The answer is that silver is a far better heat conductor than gold.
Although the solders melt at around the same temperatures, the
superior conductivity of silver means that the heat tends to leak
away from the joint rather than building the temperature up
sufficiently to melt the solder.

Heat always flows from hot to cold (never the other way round), and
the flow rate is dependant on the temperature difference. If you heat
the whole silver piece, the temperature difference is less, so the
heat flow is less, so the joint can get hot enough to melt the
solder. I hope that make sense.

Platinum is a worse conductor than gold.

Regards, Gary Wooding


#11

Cool, thanks for that James. I did not know that, now I have another
closed loop of knowledge. Is silver not a better conductor of
electricity than copper too?

Leza


#12

I’d recommend never heating an amethyst. It loses its color very
easily and I’ve know the stone to loose a lot of its intensity
simply by being left in direct hard sunlight.

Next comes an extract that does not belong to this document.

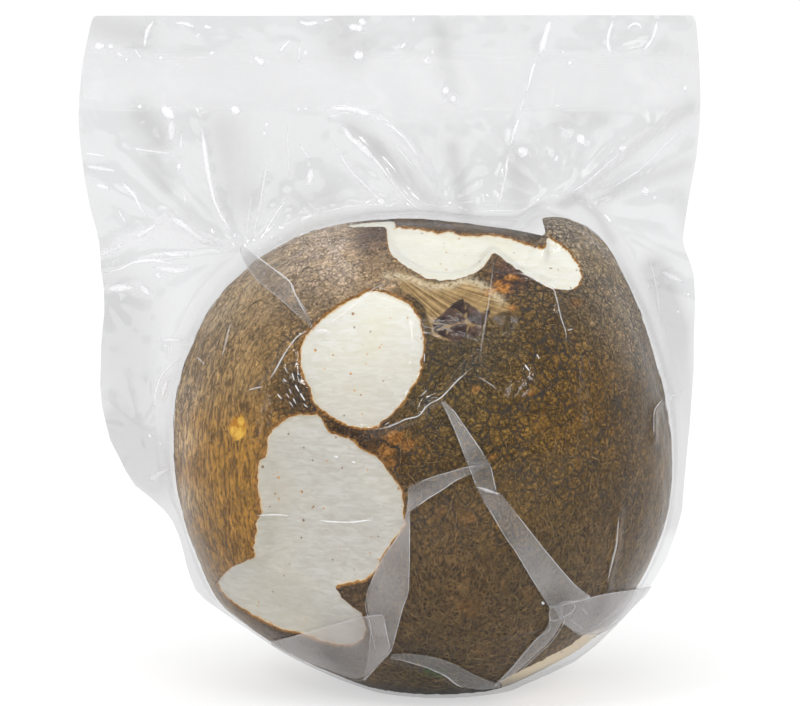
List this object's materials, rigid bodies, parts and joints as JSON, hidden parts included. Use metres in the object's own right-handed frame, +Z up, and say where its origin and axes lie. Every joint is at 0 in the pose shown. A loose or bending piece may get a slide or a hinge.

If you want to verify this just heat a chip or tumbled stone with a
torch.


#13

It’s only ever done if the customer desperately wants the piece
fixed and unsetting then resetting is more trouble than it’s worth.

And I’ve managed to solder next to all sorts of stones with great
success. It seems to only work with quick, extremely controlled
direction of heat and then allow to cool very slowly. I.E. no
quenching…ever. Customer is always warned of course and the
challenge to get it right is Fun.

As always, approach with caution everyone.

I have experimented with old stones too just to see what sort of
abuse they can take. And surprised myself.


#14
Cool, thanks for that James. I did not know that, now I have
another closed loop of knowledge. Is silver not a better conductor
of electricity than copper too? 

As long as we are not talking about superconductors silver is the
best conductor of both electricity and heat of all metals.